BMI-TechKnowledge reports revenue generated last year in the South African telecommunications sector stood at R103 billion, or 6% of the country's R1.65 trillion gross domestic product (GDP). This contribution is unchanged from three years ago.

The research firm this week released the findings of its latest report, "The South African Telecommunications Market: New Laws, New Rules".

It predicts the telecoms market will reach R140 billion by 2011, or a compound annual growth rate (CAGR) for mobile and fixed-line revenue of 8%. This rate is higher than the forecast GDP growth rate of between 5% and 6%.

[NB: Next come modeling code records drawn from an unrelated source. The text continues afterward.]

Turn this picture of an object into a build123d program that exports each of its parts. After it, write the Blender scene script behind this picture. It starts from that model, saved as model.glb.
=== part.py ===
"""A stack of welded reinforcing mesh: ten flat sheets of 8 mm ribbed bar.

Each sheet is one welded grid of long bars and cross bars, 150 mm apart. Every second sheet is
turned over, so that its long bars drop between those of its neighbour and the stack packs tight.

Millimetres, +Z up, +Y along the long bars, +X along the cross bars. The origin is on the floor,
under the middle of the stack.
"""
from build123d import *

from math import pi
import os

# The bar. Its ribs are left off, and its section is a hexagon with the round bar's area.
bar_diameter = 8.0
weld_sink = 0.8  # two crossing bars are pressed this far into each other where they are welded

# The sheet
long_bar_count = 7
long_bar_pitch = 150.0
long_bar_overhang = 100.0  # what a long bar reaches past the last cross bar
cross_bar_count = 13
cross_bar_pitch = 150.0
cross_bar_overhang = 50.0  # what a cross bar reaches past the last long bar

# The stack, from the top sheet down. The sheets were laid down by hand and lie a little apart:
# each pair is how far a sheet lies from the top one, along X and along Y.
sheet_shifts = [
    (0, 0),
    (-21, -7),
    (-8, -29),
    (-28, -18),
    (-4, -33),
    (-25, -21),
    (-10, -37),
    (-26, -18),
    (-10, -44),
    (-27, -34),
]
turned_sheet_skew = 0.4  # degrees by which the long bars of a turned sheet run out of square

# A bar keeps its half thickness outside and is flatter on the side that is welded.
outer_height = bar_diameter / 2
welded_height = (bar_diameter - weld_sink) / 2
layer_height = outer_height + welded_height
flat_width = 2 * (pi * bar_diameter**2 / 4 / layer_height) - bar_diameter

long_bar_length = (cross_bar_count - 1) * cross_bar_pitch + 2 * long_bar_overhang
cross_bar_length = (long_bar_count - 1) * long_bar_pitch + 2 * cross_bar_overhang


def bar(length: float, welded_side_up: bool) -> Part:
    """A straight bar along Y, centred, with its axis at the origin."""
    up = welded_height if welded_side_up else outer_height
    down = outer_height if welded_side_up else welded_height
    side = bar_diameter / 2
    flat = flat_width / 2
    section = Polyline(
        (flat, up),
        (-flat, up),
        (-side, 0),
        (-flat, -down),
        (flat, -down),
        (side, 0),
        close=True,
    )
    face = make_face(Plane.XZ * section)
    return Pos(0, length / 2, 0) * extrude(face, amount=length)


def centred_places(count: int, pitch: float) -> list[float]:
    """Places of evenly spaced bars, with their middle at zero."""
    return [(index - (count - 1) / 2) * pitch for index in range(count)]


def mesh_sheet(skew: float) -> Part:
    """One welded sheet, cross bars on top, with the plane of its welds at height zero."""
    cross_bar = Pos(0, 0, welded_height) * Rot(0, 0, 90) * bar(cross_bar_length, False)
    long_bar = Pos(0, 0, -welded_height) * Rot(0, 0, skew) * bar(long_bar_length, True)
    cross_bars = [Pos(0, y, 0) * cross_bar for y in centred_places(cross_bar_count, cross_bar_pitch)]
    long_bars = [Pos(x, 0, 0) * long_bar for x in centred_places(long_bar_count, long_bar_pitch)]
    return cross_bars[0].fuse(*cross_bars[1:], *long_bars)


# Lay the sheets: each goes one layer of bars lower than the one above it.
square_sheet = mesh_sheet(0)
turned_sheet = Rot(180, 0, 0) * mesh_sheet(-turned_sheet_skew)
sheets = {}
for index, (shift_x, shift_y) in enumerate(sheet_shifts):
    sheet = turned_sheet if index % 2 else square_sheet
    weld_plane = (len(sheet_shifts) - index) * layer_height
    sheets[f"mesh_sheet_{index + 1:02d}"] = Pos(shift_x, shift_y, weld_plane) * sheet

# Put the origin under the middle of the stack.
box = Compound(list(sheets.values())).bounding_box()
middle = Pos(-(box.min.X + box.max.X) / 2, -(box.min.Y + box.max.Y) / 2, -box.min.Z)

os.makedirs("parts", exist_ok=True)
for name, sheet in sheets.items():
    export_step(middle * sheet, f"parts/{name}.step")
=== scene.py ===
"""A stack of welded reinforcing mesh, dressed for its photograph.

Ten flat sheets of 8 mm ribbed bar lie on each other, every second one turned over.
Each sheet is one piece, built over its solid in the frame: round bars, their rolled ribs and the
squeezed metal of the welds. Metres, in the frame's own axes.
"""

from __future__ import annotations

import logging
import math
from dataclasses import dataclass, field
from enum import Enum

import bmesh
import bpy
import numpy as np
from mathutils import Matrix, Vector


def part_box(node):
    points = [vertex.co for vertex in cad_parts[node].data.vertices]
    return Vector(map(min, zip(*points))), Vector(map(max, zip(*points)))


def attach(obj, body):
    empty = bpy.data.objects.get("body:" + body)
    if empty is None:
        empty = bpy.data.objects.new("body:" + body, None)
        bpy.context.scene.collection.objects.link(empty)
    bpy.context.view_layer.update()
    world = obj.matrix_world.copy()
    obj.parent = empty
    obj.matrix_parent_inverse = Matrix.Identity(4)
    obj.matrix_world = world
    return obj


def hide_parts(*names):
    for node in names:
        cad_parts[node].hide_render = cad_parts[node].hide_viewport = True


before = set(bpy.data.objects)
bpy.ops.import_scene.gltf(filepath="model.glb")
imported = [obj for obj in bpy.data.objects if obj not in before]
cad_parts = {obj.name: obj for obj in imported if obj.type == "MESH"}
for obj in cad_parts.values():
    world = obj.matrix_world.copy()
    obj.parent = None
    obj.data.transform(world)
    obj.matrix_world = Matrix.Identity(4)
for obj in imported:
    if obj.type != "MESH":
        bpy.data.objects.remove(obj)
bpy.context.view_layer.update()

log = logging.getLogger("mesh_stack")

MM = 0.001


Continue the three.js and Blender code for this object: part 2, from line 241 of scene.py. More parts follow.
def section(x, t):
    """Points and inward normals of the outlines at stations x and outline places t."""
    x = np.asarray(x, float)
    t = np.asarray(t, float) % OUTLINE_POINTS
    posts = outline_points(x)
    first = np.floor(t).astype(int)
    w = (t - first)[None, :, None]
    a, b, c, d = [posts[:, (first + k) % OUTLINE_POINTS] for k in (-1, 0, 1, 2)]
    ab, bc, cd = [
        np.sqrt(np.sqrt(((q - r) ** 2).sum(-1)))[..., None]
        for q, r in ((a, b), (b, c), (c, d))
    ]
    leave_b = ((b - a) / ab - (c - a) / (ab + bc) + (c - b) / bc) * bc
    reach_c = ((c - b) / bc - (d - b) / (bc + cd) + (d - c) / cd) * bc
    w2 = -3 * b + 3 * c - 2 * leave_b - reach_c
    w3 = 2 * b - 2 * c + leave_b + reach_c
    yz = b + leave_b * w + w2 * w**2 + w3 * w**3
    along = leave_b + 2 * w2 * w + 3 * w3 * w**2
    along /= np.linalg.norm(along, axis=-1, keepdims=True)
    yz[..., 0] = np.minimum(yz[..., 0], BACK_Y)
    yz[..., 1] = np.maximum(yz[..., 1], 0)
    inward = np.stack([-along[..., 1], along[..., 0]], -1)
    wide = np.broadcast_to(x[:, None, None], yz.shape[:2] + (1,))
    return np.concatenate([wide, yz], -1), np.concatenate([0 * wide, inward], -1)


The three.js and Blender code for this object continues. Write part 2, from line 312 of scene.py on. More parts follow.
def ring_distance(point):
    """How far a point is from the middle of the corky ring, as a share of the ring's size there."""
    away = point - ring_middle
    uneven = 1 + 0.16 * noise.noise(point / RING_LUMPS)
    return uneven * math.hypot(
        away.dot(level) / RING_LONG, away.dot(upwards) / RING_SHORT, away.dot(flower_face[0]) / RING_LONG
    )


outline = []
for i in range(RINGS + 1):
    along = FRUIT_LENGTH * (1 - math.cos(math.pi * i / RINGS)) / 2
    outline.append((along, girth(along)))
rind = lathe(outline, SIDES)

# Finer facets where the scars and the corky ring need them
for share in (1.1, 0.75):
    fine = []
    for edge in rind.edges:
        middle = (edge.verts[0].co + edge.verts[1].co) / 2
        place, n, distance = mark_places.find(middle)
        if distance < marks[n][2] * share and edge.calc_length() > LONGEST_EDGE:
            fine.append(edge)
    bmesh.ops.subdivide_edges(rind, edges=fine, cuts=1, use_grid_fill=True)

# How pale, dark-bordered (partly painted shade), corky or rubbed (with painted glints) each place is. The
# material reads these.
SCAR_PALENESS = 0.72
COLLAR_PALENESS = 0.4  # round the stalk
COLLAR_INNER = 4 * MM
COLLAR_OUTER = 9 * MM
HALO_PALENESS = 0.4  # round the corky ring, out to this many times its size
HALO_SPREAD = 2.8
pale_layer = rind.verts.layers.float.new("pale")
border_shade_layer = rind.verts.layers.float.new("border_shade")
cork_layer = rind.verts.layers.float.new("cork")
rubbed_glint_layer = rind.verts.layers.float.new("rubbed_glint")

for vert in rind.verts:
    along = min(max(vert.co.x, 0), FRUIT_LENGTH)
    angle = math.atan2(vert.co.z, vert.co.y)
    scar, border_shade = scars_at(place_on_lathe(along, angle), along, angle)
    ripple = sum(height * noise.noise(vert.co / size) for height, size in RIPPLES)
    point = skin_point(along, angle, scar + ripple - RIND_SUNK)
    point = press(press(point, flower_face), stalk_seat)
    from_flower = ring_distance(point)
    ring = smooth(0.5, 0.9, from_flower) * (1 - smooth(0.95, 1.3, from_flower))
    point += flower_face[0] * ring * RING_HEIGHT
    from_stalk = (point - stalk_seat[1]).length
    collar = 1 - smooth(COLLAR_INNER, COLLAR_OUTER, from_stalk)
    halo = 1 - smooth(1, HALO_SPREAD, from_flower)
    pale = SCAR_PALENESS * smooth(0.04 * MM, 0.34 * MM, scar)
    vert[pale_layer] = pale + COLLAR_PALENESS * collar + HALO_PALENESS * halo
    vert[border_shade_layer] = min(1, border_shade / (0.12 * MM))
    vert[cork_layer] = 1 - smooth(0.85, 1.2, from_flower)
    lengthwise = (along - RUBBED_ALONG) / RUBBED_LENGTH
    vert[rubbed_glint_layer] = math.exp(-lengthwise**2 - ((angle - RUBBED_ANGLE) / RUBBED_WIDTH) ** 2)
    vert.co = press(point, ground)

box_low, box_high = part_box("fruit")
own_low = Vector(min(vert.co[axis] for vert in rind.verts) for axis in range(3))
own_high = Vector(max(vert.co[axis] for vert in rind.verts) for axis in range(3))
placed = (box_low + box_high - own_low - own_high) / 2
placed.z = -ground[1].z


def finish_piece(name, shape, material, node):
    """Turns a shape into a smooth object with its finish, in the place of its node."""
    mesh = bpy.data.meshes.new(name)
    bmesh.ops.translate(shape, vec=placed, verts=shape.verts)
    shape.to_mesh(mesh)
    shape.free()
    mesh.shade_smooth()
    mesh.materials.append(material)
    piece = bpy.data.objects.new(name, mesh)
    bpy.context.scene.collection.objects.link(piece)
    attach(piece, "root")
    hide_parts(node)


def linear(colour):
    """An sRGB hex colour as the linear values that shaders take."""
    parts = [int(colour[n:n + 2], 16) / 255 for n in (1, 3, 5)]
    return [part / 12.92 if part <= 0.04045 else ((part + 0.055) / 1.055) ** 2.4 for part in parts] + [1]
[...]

BMI-T says the revenue CAGR for the mobile market should be 9%, with the fixed-line and fixed mobile markets at 5%.

GDP rise

Tony Twine, a director of independent economics consultancy Econometrix, says the country's GDP (the total value of the goods and services generated within a country's national borders) increased to R1.65 trillion in the past year.

"So it looks to me that telecoms still represents 6% of the country's GDP, at R103 billion," he says.

In its 2004 annual report, Telkom, the country's only fully operational fixed-line service provider, stated telecoms made up 6% of GDP, which placed the value of the sector at around R86 billion. The group has not indicated if it has changed its view on the GDP contribution telecoms makes.

Telkom's revenue during the last financial year was R47 billion, which means it contributes 2.7% to the country's GDP. This, however, is a slight decrease in its overall contribution in 2004 when it contributed just over 3%.

BMI-T director Brian Neilson says the overall telecoms market should grow slightly faster due to a number of factors, such as the predicted continuing rise in the number of mobile subscribers and the increase in data transmission on fixed and mobile lines.

"There are a number of scenarios that could impact the growth of the market, such as the regulatory environment and the rise in data services and a decline in voice services."

The mobile market has not reached saturation point yet and continues to trickle up, he adds.